As we sit and chat the owner brings us complimentary gelato which really is delicious. He also shows us an apartment which he has just completed right by his bar. It is delightful, modern and comfortable, and would be perfect for a family on a budget as there is a double bedroom plus a room with three single beds. And it is right in the heart of the Old Town. Mateja is not just a local guide, she is the president of all the tour guides in Slovenia and she is passionate about training for the guides. When she finds out what I normally do, she is keen to tell me about a project she has set up between the tour guides and the police to prevent crime. The city suffers from very, very low crime, but as the city has become more popular with tourists, there has inevitably been a slight increase in crime (pickpocketing). And of course, tourists would be the target. However Mateja would be a formidable match for any offender. She is VERY switched on. Mateja has another appointment at 5pm so we stroll together to the river and she introduces me to Stanko, the owner
of the only wooden boat on the river.
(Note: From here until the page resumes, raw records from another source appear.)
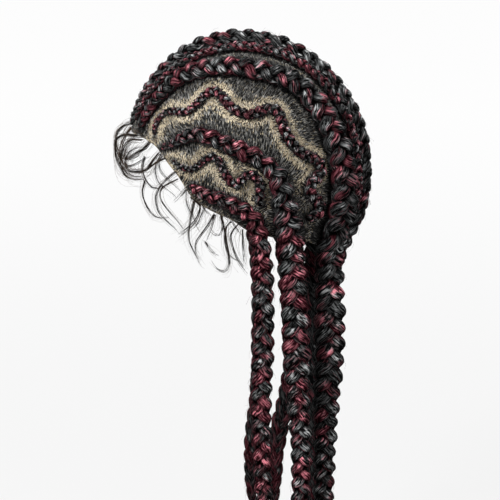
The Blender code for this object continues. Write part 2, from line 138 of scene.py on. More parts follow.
UPPER_ZIGZAG_ROUTE = rows_of(
    Side, (-73, 44), (-71, 52), (-66, 59), (-59, 63), (-51, 63), (-44, 65), (-37, 71), (-31, 77),
    (-25, 80), (-19, 77), (-13, 70), (-5, 65), (5, 63), (12, 65), (20, 67), (26, 64), (29, 56),
    (33, 46), (39, 37), (47, 30), (56, 26), (60, 21), (60, 14), (54, 8), (50, 2), (54, -4),
    (59, -10), (60, -17), (55, -21), (49, -22),
)
UPPER_ZIGZAG_WIDTHS = rows_of(
    Width, (0, 4.2), (40, 5.5), (80, 7), (120, 8), (200, 8.8), (260, 9),
)

SIDE_ROUTE = rows_of(
    Side, (-67, 34), (-61, 37), (-53, 41), (-44, 46), (-34, 47), (-24, 44), (-12, 39), (0, 34),
    (10, 29), (18, 23), (24, 15), (27, 5), (29, -7), (31, -18), (33, -29), (34, -38),
)
SIDE_HANG_LEFT = rows_of(
    Hang, (36.5, -50, 75), (37.5, -64, 73.5), (39.5, -85, 73), (41.5, -108, 73), (42.5, -150, 73),
    (44.5, -185, 73), (46.5, -215, 73), (47, -260, 73), (47.5, TIP_UP_MM, 73),
)
SIDE_HANG_RIGHT = rows_of(
    Hang, (37.5, -50, 75), (41, -64, 73.5), (46.5, -85, 72.5), (50, -110, 72), (51, -150, 72),
    (50.5, -190, 72), (45.5, -225, 72), (37.5, -258, 72), (33.5, -290, 72), (32.5, TIP_UP_MM, 72),
)
SIDE_WIDTHS = rows_of(
    Width, (0, 5), (15, 8), (30, 11), (45, 13), (70, 14.5), (100, 15.5), (120, 18), (142, 21.5),
    (165, 23.5), (195, 24.3), (245, 24.6), (270, 22.8), (300, 20.5), (335, 18.6), (365, 17.5),
    (450, 16),
)

LOWER_ZIGZAG_ROUTE = rows_of(
    Side, (-58, 25), (-51, 21), (-43, 20), (-35, 26), (-27, 31), (-21, 27), (-17, 18), (-10, 9),
    (-4, 12), (1, 17), (7, 16), (11, 9), (11, 2), (10, -4), (12, -9),
)
LOWER_ZIGZAG_WIDTHS = rows_of(Width, (0, 4.2), (30, 5.5), (60, 7), (120, 8.5))

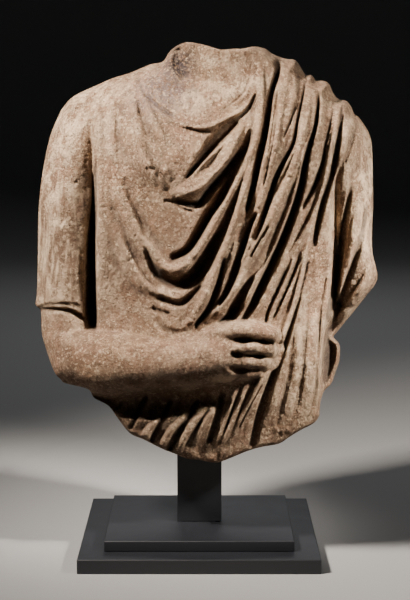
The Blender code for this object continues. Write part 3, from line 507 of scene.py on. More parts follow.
def with_hand(u, w, proud):
    """The surface with the palm's dome and the four fingers laid on it, and the gaps cut."""
    inside = 1 - ((u - PALM_CENTRE[0]) / PALM_SIZE[0]) ** 2 - ((w - PALM_CENTRE[1]) / PALM_SIZE[1]) ** 2
    proud = merged(proud, PALM_PROUD * np.sqrt(np.clip(inside, 0, 1)), PALM_BLEND)
    for finger in FINGERS:
        proud = merged(proud, limb(u, w, *finger), FINGER_BLEND)
    for points, width, depth in FINGER_GAPS:
        proud = proud - mark(u, w, points, width, width, depth)
    return proud


# %% [markdown]
# ## Where the front meets the back
# All round the outline the two sides round over to a shared rim. On skin and cloth that takes forty
# or fifty millimetres. On a broken edge it takes five, which is what makes a break look broken.

# %% Stations round the outline: u, w, how far back the rim lies, front rounding, back rounding
RIM = [(-190, 645, 5, 60, 60), (-225, 560, 0, 50, 55), (-233, 470, -5, 42, 50), (-237, 370, -15, 40, 50),
       (-225, 290, -35, 40, 50), (-203, 243, -55, 32, 60), (-165, 228, -75, 16, 60), (-115, 175, -72, 6, 60),
       (-60, 141, -84, 5, 60), (20, 118, -88, 5, 60), (95, 143, -86, 5, 60), (150, 168, -80, 5, 60),
       (178, 205, -40, 6, 50), (190, 232, -14, 7, 45), (203, 262, 8, 9, 40), (196, 307, 0, 8, 40),
       (228, 348, -12, 16, 40), (257, 396, -20, 16, 45), (250, 500, 0, 45, 55), (245, 600, 0, 50, 60),
       (215, 640, 0, 34, 50),
       (170, 678, 0, 34, 50), (130, 708, 5, 30, 45), (95, 722, 0, 14, 40), (60, 723, -38, 5, 30),
       (20, 725, -46, 4, 30), (-25, 728, -40, 6, 30), (-45, 712, -22, 10, 30), (-70, 701, -5, 40, 45),
       (-120, 682, 0, 55, 55)]
RIM_REACH = 80.0


def rim_values(u, w):
    """Rim depth and front and back roundings near each place: the stations' values, weighed by
    nearness."""
    weight = [((u - s[0]) ** 2 + (w - s[1]) ** 2 + 60.0) ** -2 for s in RIM]
    total = sum(weight)
    return [sum(k * s[i] for k, s in zip(weight, RIM)) / total for i in (2, 3, 4)]


def rim_distance(u, w):
    """How far inside the outline each place lies, up to twice RIM_REACH."""
    line = np.vstack([smooth_line(TOP_EDGE), smooth_line(RIGHT_SIDE)[::-1][1:],
                      smooth_line(BOTTOM_EDGE)[::-1][1:], smooth_line(LEFT_SIDE)[1:]])
    return np.abs(nearest_on(u, w, line, RIM_REACH)[0])


def rounding(inside, radius):
    """A quarter circle: 0 at the rim, 1 from radius inwards."""
    return np.sqrt(np.clip(1 - (1 - np.clip(inside / radius, 0, 1)) ** 2, 0, 1))


# %% [markdown]
# ## Wear
# Sandstone that lay in the ground is never smooth. Soft grains wear out and leave shallow dips and
# small pits, and the sharp folds lose chips. Random heights on a coarse lattice, blended smoothly,
# give dips of any size. Adding several sizes looks natural, where one size alone looks like hammering.

# %% Lattice noise


def lattice_noise(u, w, cell, seed):
    """Smooth random heights from -1 to 1: random numbers on a square lattice, blended between the
    four corners round each place with the S curve t * t * (3 - 2 * t)."""
    table = np.random.default_rng(seed).uniform(-1, 1, (256, 256))
    a, b = u / cell + 100.0, w / cell + 50.0
    i, j = np.floor(a).astype(int), np.floor(b).astype(int)
    s, t = a - i, b - j
    s, t = s * s * (3 - 2 * s), t * t * (3 - 2 * t)
    i0, i1, j0, j1 = i % 256, (i + 1) % 256, j % 256, (j + 1) % 256
    low = table[j0, i0] * (1 - s) + table[j0, i1] * s
    high = table[j1, i0] * (1 - s) + table[j1, i1] * s
    return low * (1 - t) + high * t


# Cell size in millimetres, height and seed of each draw
DIPS = [(31.0, 0.8, 11), (13.0, 0.36, 12), (6.0, 0.28, 13), (3.1, 0.3, 14)]
BROKEN_DIPS = [(15.0, 2.4, 21), (7.0, 1.6, 22), (3.4, 0.8, 23)]
PIT_CELL = 4.4
PIT_SEED = 15
PIT_LEVEL = 0.62
PIT_DEPTH = 3.2
CHIPS = [(12.0, 1.0, 31), (4.0, 0.35, 32)]
CHIP_LEVELS = (0.42, 0.62)
CHIP_LOSS = 0.2


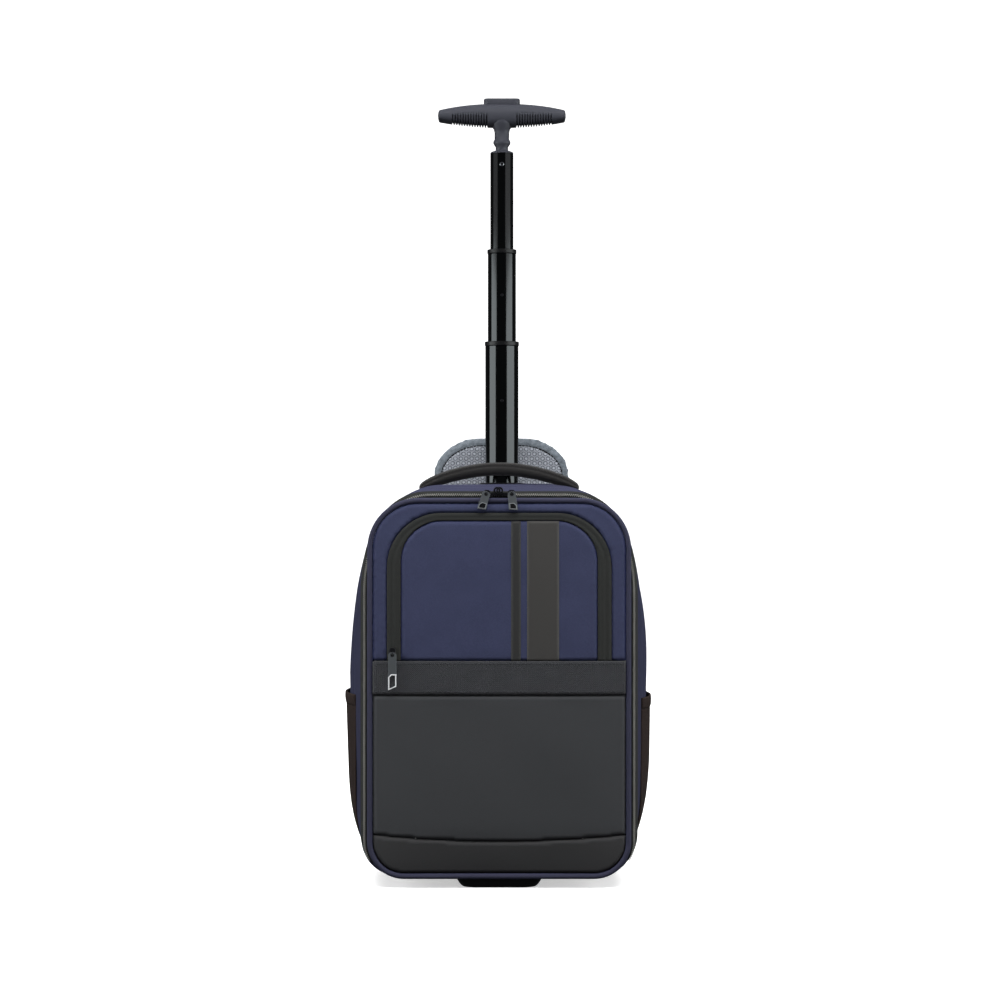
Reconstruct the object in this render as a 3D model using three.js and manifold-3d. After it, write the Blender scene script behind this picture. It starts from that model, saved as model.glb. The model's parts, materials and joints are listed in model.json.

Next minute I am invited to join the 5pm boat trip. This is absolutely lovely, and I would recommend it to anyone visiting Ljubljana. The river is such an important part of the city and if you look at the map of the city you can see why. The wooden boat is much more attractive than all the others on the river. The trip takes just under an hour with some (but not too much) commentary in English. Drinks are offered - all alcoholic drinks are €2.50, and I have a glass of delicious red wine.
The boat trip has made me peckish and I head to a restaurant that Mateja mentioned - Paninoteka. This has an excellent location by Butchers Bridge. I have an outside table with a wonderful view across the river and up to the castle, and I enjoy homemade pasta and wine. Eating and drinking in Ljubljana is inexpensive and enjoyable. Beer, wine and coffee each seem to cost around €2-3. A really nice pasta dish and a glass of good wine was approx €15 in a prime location! This has been another memorable day. After a last stroll through the Old Town and along the river I make my way to the hotel.